RECORD SET →

────────

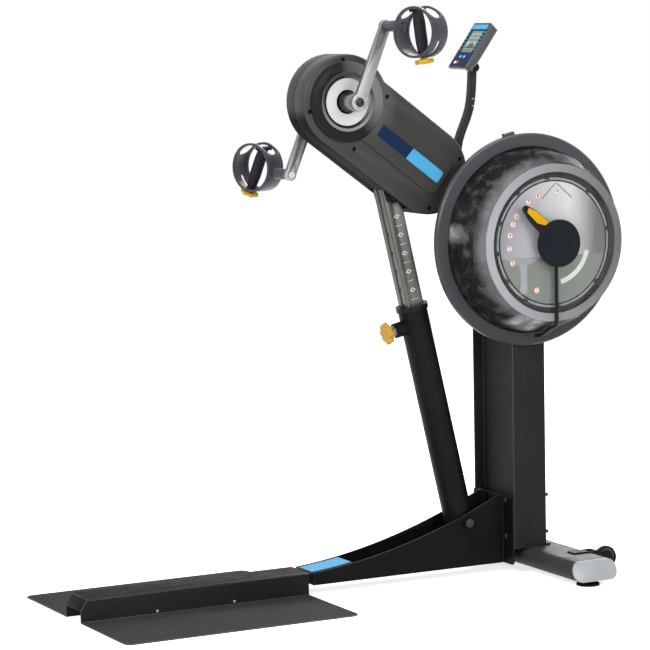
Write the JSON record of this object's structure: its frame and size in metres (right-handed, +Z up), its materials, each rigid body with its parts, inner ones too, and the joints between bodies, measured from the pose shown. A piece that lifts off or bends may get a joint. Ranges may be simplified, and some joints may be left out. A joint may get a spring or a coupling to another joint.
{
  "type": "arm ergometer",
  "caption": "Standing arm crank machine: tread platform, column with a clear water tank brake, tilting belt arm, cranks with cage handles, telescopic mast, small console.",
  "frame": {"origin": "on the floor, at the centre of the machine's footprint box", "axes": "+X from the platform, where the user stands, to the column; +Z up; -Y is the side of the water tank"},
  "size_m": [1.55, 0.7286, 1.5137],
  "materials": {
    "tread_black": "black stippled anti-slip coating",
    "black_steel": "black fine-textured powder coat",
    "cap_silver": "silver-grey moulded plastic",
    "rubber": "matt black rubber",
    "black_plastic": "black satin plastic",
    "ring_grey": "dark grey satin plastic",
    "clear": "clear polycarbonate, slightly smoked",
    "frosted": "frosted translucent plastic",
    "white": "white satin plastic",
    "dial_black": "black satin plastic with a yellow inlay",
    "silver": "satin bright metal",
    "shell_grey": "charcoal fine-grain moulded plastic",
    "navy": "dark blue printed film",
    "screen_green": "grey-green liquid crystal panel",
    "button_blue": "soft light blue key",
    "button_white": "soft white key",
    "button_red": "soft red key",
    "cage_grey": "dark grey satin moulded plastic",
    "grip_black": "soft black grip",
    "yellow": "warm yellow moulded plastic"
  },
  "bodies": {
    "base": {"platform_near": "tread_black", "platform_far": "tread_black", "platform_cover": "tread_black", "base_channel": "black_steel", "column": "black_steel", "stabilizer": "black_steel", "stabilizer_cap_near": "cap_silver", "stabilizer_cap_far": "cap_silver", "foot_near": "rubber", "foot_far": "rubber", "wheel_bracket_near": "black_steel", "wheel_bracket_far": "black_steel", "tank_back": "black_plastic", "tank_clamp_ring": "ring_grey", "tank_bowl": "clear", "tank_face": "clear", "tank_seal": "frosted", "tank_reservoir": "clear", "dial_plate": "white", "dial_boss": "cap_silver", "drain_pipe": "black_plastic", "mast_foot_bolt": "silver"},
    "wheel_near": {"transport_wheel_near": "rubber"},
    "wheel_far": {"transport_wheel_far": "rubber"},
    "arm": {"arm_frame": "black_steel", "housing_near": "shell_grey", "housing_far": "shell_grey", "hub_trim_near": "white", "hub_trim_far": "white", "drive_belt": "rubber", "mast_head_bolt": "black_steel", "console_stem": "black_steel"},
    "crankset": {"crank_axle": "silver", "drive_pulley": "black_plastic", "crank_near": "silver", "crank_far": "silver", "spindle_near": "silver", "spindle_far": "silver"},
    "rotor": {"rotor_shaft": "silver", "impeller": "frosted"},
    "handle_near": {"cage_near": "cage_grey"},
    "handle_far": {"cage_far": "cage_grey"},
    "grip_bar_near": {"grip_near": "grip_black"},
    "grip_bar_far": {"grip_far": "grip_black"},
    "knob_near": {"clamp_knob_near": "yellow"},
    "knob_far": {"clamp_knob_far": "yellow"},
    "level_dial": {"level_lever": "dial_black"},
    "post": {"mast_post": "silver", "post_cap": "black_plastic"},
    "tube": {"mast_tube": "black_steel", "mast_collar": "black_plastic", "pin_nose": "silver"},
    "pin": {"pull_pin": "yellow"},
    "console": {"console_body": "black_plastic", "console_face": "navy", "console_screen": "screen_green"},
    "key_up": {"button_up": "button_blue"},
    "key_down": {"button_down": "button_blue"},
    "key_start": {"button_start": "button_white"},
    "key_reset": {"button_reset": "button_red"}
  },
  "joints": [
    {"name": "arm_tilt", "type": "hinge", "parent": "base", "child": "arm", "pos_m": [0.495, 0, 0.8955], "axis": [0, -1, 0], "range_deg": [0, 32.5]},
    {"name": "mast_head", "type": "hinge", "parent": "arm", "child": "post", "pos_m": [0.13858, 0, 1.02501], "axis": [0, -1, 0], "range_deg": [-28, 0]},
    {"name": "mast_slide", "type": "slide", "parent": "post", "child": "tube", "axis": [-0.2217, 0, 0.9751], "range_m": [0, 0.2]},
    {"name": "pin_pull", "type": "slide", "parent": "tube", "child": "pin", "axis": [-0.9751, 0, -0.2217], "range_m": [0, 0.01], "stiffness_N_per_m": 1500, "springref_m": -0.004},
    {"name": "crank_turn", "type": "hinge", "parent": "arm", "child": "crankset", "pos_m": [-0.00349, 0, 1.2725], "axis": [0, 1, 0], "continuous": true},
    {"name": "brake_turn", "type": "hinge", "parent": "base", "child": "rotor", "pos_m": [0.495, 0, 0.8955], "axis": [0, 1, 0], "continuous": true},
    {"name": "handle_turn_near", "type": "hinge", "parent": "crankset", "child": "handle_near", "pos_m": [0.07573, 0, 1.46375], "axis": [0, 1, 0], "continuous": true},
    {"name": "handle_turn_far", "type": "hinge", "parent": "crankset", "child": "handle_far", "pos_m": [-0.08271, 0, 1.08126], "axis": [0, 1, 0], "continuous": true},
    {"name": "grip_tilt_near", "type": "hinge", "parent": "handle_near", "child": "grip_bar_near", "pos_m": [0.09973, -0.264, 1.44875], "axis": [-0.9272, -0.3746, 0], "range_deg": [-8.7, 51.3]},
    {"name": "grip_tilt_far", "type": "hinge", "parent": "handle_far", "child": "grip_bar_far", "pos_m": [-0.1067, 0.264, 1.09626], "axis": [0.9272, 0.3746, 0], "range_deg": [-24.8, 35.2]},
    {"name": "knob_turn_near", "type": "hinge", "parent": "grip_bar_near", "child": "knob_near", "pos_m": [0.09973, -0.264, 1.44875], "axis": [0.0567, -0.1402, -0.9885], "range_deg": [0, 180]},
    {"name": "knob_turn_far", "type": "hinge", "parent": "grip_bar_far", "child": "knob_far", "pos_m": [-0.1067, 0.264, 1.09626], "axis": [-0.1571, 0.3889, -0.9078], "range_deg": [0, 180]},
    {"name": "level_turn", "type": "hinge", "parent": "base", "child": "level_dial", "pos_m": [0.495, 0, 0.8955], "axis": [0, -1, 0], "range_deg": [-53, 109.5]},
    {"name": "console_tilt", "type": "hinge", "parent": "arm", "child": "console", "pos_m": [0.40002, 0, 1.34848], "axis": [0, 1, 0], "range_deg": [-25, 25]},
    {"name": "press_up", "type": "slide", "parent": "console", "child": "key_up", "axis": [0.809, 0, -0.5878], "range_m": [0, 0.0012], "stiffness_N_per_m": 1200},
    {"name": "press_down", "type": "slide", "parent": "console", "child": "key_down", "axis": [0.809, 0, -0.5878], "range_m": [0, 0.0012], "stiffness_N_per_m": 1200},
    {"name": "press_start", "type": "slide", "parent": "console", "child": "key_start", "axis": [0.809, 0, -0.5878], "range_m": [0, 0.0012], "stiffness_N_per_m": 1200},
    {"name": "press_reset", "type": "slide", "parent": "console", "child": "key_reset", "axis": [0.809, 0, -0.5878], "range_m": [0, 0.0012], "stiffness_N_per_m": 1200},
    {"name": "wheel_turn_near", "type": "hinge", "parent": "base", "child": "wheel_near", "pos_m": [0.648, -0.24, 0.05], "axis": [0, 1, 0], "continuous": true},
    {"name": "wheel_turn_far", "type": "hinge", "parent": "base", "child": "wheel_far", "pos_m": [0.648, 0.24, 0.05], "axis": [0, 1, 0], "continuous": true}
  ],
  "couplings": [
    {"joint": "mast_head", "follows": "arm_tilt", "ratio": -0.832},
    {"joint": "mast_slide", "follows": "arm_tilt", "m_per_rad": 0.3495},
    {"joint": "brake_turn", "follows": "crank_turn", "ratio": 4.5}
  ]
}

────────

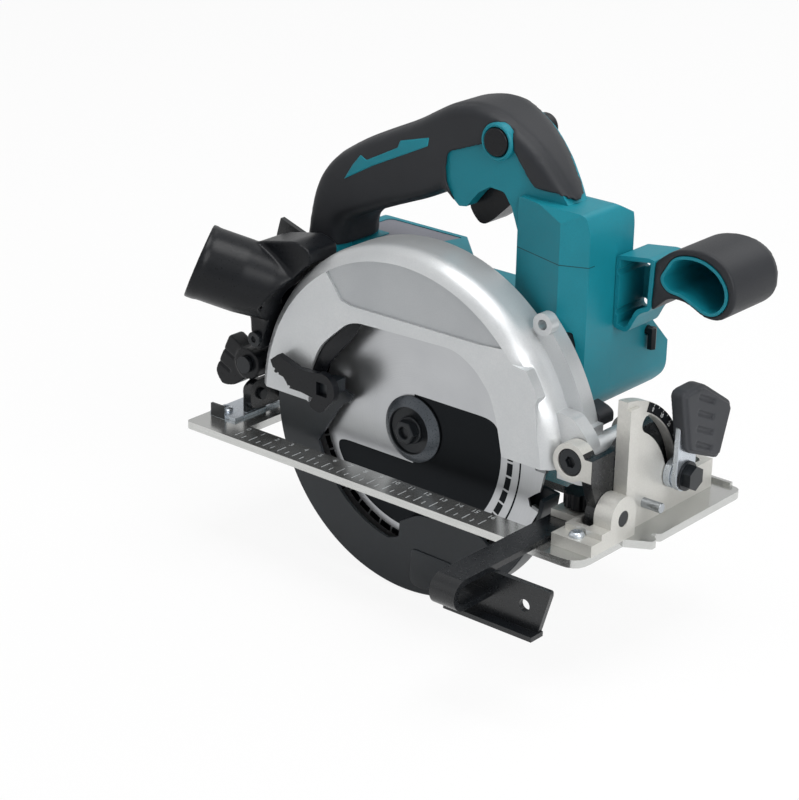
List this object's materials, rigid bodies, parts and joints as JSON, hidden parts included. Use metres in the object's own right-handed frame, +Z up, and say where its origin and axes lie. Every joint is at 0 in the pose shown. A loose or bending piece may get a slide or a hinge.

────────

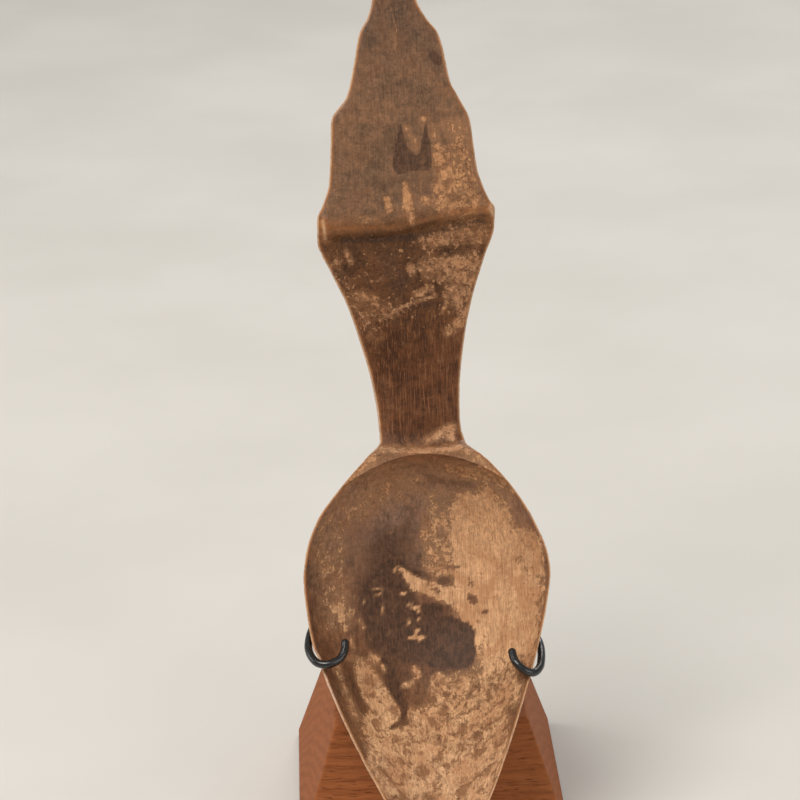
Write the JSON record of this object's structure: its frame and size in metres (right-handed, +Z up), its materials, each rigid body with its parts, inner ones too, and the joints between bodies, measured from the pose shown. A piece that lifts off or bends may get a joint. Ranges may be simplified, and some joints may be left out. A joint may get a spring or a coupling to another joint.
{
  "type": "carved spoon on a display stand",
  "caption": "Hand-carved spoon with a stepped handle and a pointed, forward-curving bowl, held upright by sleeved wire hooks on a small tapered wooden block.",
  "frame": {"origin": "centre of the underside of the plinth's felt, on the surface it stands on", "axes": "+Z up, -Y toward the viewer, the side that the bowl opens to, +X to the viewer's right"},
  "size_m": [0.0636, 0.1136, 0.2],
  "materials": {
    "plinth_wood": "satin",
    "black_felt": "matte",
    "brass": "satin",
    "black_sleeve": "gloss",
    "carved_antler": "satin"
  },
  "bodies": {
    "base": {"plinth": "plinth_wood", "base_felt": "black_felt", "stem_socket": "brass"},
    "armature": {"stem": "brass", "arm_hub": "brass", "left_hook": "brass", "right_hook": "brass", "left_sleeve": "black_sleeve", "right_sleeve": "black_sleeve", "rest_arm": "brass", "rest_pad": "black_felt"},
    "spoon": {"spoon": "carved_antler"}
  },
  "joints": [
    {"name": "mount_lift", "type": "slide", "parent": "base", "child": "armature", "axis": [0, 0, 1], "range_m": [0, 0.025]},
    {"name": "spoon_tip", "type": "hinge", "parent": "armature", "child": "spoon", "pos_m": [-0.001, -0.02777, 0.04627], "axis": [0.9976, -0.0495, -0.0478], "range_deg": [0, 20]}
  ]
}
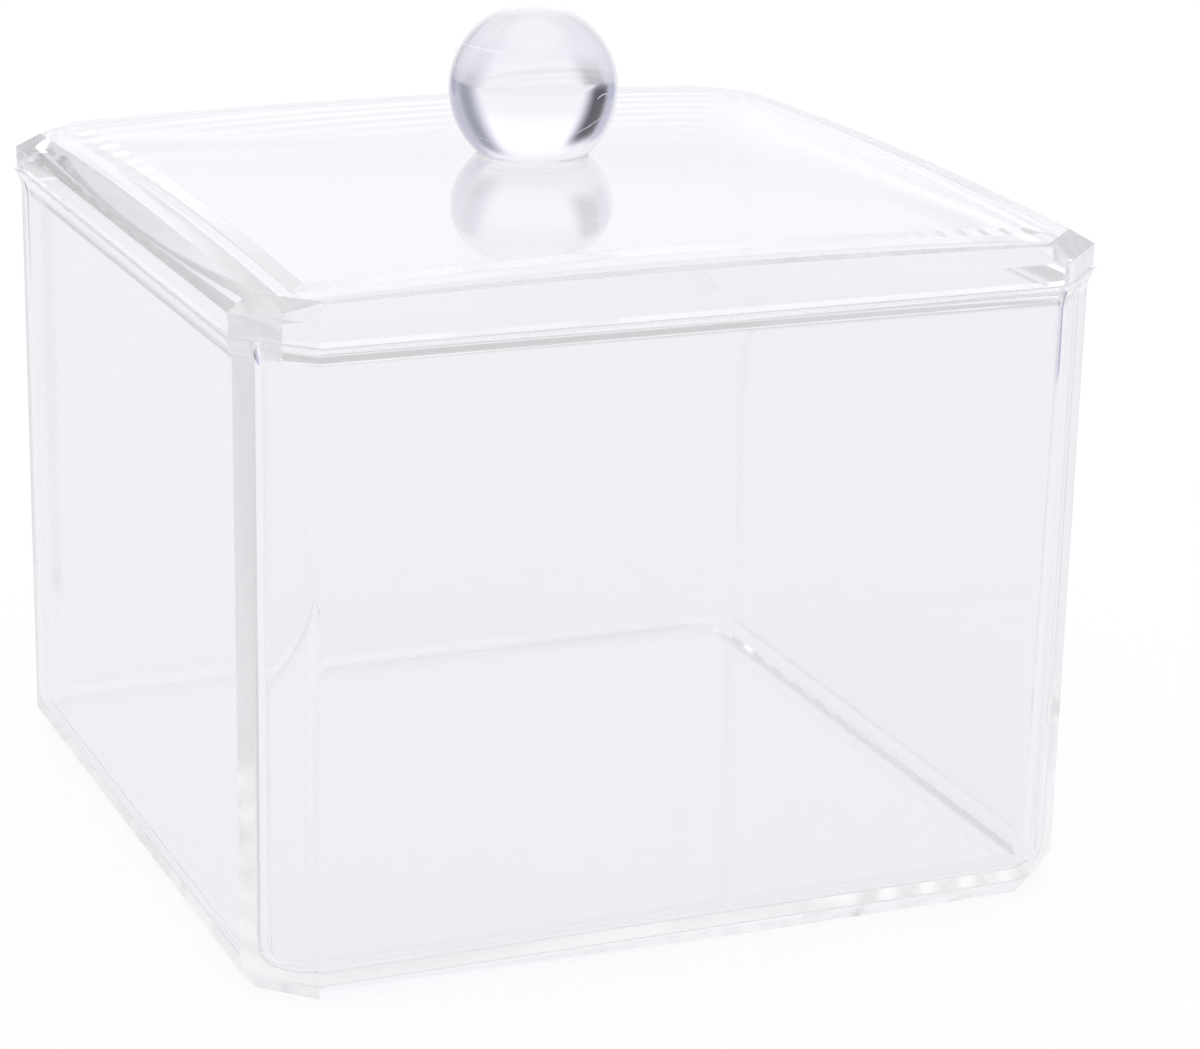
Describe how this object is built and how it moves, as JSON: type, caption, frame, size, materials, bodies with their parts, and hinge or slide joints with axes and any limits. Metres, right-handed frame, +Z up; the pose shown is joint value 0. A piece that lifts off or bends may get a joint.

────────

TO BE DONE → Go through the records above and copy every line with the word "where".

TASK OUTPUT →
  "frame": {"origin": "on the floor, at the centre of the machine's footprint box", "axes": "+X from the platform, where the user stands, to the column; +Z up; -Y is the side of the water tank"},
List this object's materials, rigid bodies, parts and joints as JSON, hidden parts included. Use metres in the object's own right-handed frame, +Z up, and say where its origin and axes lie. Every joint is at 0 in the pose shown. A loose or bending piece may get a slide or a hinge.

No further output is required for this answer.